Barrel Age vs. Balsamic Age
The age of a balsamic is exactly that; how long the cooked grape must has been aged in wood casks. Please do not confuse this with the slight of hand marketing terms referring to the age of the wood barrels. Yes the label may say "barrel aged" but the real question is: how long? We have recently seen product descriptions stating the "balsamic" was aged in 25, 50, 100 year-old wood barrels. This does NOT mean the balsamic is 25, 50, 100 years of age. Unless you are interested in consuming the wood, the age of the barrel is meaningless. All true barrel aged Italian balsamic vinegars are aged in a battery of conditioned wood casks.

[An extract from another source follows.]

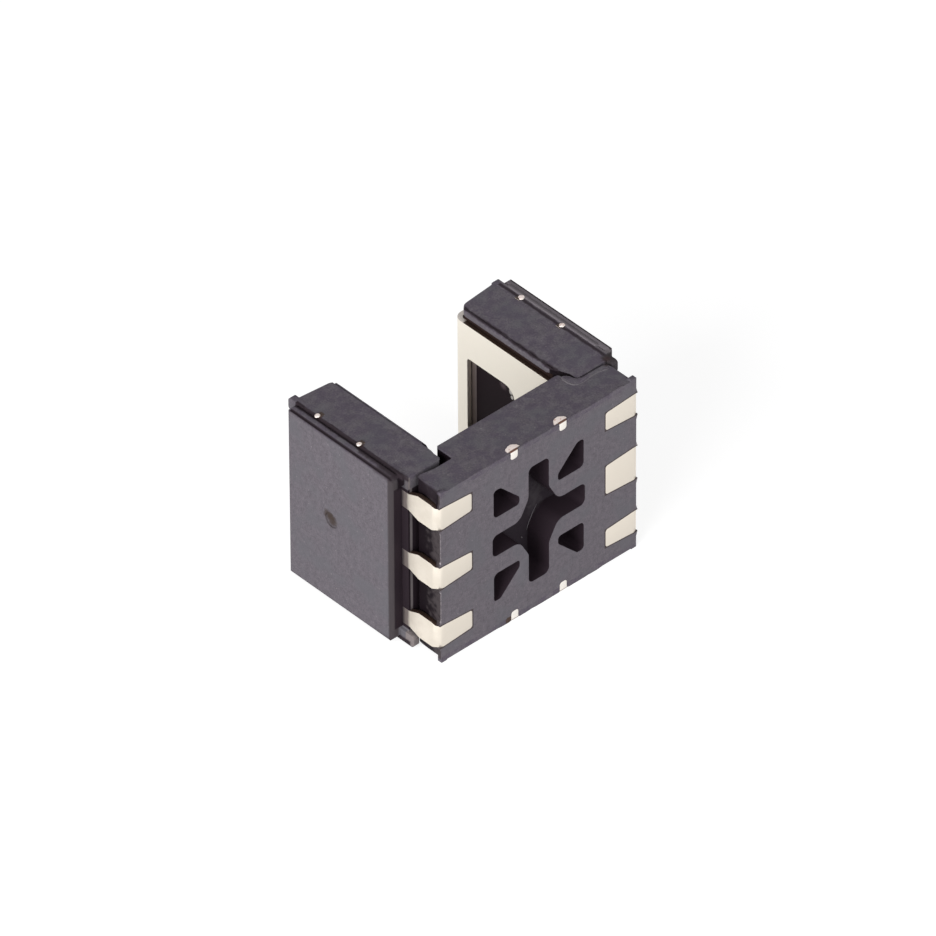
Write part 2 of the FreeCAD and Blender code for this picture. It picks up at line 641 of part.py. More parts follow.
def bond_wire(chip_z, thickness, land_z):
    """A gold wire that rises from the chip, crosses and lands on a lead's head."""
    chip_x = FRAME_X - BOND_LAYER - thickness
    loop_x = chip_x - WIRE_RISE
    start, end = Vector(chip_x, OPTICAL_Y, chip_z), Vector(FRAME_X, LEAD_TIE_Y, land_z)
    top_start, top_end = Vector(loop_x, OPTICAL_Y, chip_z), Vector(loop_x, LEAD_TIE_Y, land_z)
    along = (top_end - top_start).normalize() * WIRE_BEND
    back = Vector(WIRE_BEND, 0, 0)
    path = Part.makePolygon([
        start, top_start + back, top_start + along, top_end - along, top_end + back, end])
    section = rounded_edges(wire_section(WIRE_RADIUS, OPTICAL_Y, chip_z), placer("X", chip_x))
    wire = path.makePipeShell([Part.Wire(section)], True, False, 1)
    ball = prism(wire_section(BALL_RADIUS, OPTICAL_Y, chip_z), "X", chip_x - BALL_HEIGHT, chip_x)
    return one_solid(wire.fuse(ball), tidy=False)


# The two arms as wholes

def receiver_arm():
    """The receiving arm on the +X side, with its two detector chips."""
    pieces = {
        "receiver_output_lead_upper": outer_lead("upper"),
        "receiver_output_lead_lower": outer_lead("lower"),
        "receiver_shield_lead": middle_lead(WIDE_LEAD_EXTRA),
    }
    for place, sign in (("upper", 1), ("lower", -1)):
        centre_z = sign * DETECTOR_SPACING / 2
        land_z = sign * (HEAD_INNER + WIRE_LAND_INSET)
        chip, glue = die_and_glue(DETECTOR_WIDTH, DETECTOR_THICKNESS, centre_z)
        pieces[f"detector_chip_{place}"] = chip
        pieces[f"detector_glue_{place}"] = glue
        pieces[f"detector_wire_{place}"] = bond_wire(centre_z, DETECTOR_THICKNESS, land_z)
    pieces["receiver_arm_moulding"] = arm_moulding("receiver", list(pieces.values()))
    return pieces


def emitter_arm():
    """The lit arm with its one chip, made on the +X side and mirrored to the -X side."""
    chip, glue = die_and_glue(LED_WIDTH, LED_THICKNESS, 0)
    pieces = {
        "emitter_lead_upper": outer_lead("upper"),
        "emitter_lead_lower": outer_lead("lower"),
        "emitter_shield_lead": middle_lead(0),
        "emitter_chip": chip,
        "emitter_glue": glue,
        "emitter_wire": bond_wire(0, LED_THICKNESS, HEAD_INNER + WIRE_LAND_INSET),
    }
    pieces["emitter_arm_moulding"] = arm_moulding("emitter", list(pieces.values()))
    return {name: shape.mirror(Vector(), Vector(1, 0, 0)) for name, shape in pieces.items()}


def tie_bar_pieces():
    """The four cut tie bars of the base."""
    names = ("upper_right", "upper_left", "lower_right", "lower_left")
    return {f"base_tie_bar_{name}": bar for name, bar in zip(names, four_way(base_tie_bar()))}


def main():
    arms, ties = {**receiver_arm(), **emitter_arm()}, tie_bar_pieces()
    leads = [shape for name, shape in arms.items() if "_lead" in name]
    parts = {"base_moulding": base_moulding(leads + list(ties.values())), **arms, **ties}
    os.makedirs("parts", exist_ok=True)
    for name, shape in parts.items():
        shape.exportStep(f"parts/{name}.step")
        bounds = shape.BoundBox
        print(f"{name:30s} solids {len(shape.Solids)} valid {shape.isValid()} "
              f"volume {shape.Volume:8.4f} x {bounds.XMin:6.3f} {bounds.XMax:6.3f} "
              f"y {bounds.YMin:6.3f} {bounds.YMax:6.3f} z {bounds.ZMin:6.3f} {bounds.ZMax:6.3f}")


main()
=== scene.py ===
# %% [markdown]
# # A slotted optical switch, dressed for its photograph
#
# The part is 5.5 mm wide. Two moulded arms stand on a moulded base and face each other across
# a 3 mm slot. One arm sends infrared light and the other receives it. The shapes come ready made
# from the CAD model, so this lesson is about surfaces: moulded resin, tin plating, sheared copper
# and the small marks that moulding and cutting leave behind.

# %% Load the frame
import bmesh
import bpy
import math
import random
from mathutils import Matrix, Vector


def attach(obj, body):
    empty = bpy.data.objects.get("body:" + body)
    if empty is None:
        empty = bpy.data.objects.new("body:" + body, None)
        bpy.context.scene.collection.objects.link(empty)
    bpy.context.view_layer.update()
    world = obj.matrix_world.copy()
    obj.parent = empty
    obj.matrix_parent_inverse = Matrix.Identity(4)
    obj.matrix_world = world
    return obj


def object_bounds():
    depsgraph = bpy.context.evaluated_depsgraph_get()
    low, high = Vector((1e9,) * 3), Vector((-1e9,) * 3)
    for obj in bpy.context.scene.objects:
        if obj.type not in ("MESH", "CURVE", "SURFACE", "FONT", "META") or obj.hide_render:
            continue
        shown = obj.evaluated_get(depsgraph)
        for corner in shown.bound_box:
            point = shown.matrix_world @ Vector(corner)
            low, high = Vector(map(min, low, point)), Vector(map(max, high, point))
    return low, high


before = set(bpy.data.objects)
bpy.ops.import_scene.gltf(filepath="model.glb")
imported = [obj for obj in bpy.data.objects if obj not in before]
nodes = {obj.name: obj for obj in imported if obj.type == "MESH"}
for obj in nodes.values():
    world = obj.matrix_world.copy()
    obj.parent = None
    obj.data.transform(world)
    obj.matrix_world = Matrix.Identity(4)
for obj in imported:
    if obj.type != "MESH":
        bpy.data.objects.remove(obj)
cad_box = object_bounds()
MM = 0.001


def in_mm(values, digits=3):
    """Metres as rounded millimetres, for printing."""
    return [round(value / MM, digits) for value in values]


print(len(nodes), "CAD nodes, box in mm:", [in_mm(corner) for corner in cad_box])

# %% [markdown]
# ## The camera
#
# The photograph was taken with a long lens, from the front left and from above. A camera far away
# with a long lens gives the same nearly parallel edges. Its axes are worked out from two angles and
# a small roll, and it is moved sideways so that the object sits a little right of the middle, as it
# does in the photograph.

# %% Place the camera
VIEW_AZIMUTH = math.radians(-42.428)
VIEW_ELEVATION = math.radians(39.802)
VIEW_ROLL = math.radians(0.345)
VIEW_DISTANCE = 325.45 * MM
FRAME_WIDTH = 16.9555 * MM
SENSOR_WIDTH = 36.0
OBJECT_OFFSET_RIGHT = 1.2807 * MM
OBJECT_OFFSET_DOWN = 0.9560 * MM
CLIP_NEAR = 10 * MM
CLIP_FAR = 2000 * MM


def place_camera():
    """A long-lens camera at the photograph's angle, with the object off the middle."""
    flat = math.cos(VIEW_ELEVATION)
    back = Vector((math.sin(VIEW_AZIMUTH) * flat, -math.cos(VIEW_AZIMUTH) * flat,
                   math.sin(VIEW_ELEVATION)))
    right = Vector((math.cos(VIEW_AZIMUTH), math.sin(VIEW_AZIMUTH), 0))
    up = back.cross(right)
    place = back * VIEW_DISTANCE - right * OBJECT_OFFSET_RIGHT + up * OBJECT_OFFSET_DOWN
    rolled_right = right * math.cos(VIEW_ROLL) - up * math.sin(VIEW_ROLL)
    rolled_up = right * math.sin(VIEW_ROLL) + up * math.cos(VIEW_ROLL)
    turn = Matrix((rolled_right, rolled_up, back)).transposed().to_4x4()
    lens = bpy.data.cameras.new("photo_camera")
    lens.sensor_width = SENSOR_WIDTH
    lens.lens = SENSOR_WIDTH * VIEW_DISTANCE / FRAME_WIDTH
    lens.clip_start, lens.clip_end = CLIP_NEAR, CLIP_FAR
    camera = bpy.data.objects.new("photo_camera", lens)
    camera.matrix_world = Matrix.Translation(place) @ turn
    bpy.context.scene.collection.objects.link(camera)
    bpy.context.scene.camera = camera
    return camera


camera = place_camera()
print("camera at mm:", in_mm(camera.location, 1), "lens", round(camera.data.lens, 1))

# %% [markdown]
# ## Starting a material
#
# Every finish here is made from nodes, and a few small helpers keep the cells short. A material
# starts from an empty tree with a Principled shader and the object's own coordinates. They are in
# metres, so a grain of 0.03 mm is the same size on every piece. Another helper connects two
# sockets, or writes a plain value where no socket is needed, and the last one does so for the
# three inputs of the shader that every finish sets.

# %% Start a material
def empty_tree(owner, output_type):
    """The emptied node tree of a material or a world, with its output node."""
    owner.use_nodes = True
    tree = owner.node_tree
    tree.nodes.clear()
    return tree, tree.nodes.new(output_type)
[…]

Viscosity of 12 year-aged balsamic should be very similar to water. Viscosity of 18 year-aged balsamic should be similar to olive oil (lightly coat the sides of a cup), but not thick like Hersey's chocolate syrup. Take home message: One can age grape must in 1000 year-old wood barrels for 2 days but the end result is still a 2 day-old red wine vinegar and not a 1000 year-old balsamic vinegar.
How is white balsamic vinegar produced?
Same process as the Solera method above except for two key changes.
- The grape must is not caramelized and;
- The grape must is aged in new wood and not previously used (old wood) aceto balsamico barrels.
When does the flavor infusion process occur?
Flavor-infusion for our balsamic vinegars occurs after the aging process.
Are your balsamic vinegars gluten free?
Yes, all of Terra d'Oliva balsamic vinegars are gluten free and produced in gluten free facilities.
My cork is stuck or broken, what should I do?
First and most importantly don't panic, it will be ok! We like to use the phrase "Balsamic + Cork + Glass = Glue". We bottle all products in-store and use corks to seal off the bottles. By nature, balsamics contain small amounts of sugar from the grapes and therefore may become sticky. Simple cork maintenance is especially important to prevent sticking and/or breaking. Please follow these simple tips when reseating the cork after use:
- Rinse cork off with warm water and wipe dry between uses;
- Do not push cork all the way back into bottle;
- Wiggle cork back and forth to insert or remove from bottle;
- Use a cork alternative such as a pouring spout (eliminates the need to remove cork during each application).
Don't panic, if the cork becomes stuck just use a corkscrew to remove just as you would do with a wine cork.
If I get cork in my balsamic is it ruined?
No, no, no your balsamic is perfectly fine! If it is aesthetically unpleasing then just use a strainer to remove the trace of cork. As for cork ruining wine, well we don't sell wine so no official comment but chances are any cork taint of wine is not because of the cork but rather from a poor wine production. What we can tell you is that cork in your balsamic will not ruin it! Please read the section above on proper cork maintenance to avoid getting cork in your balsamic.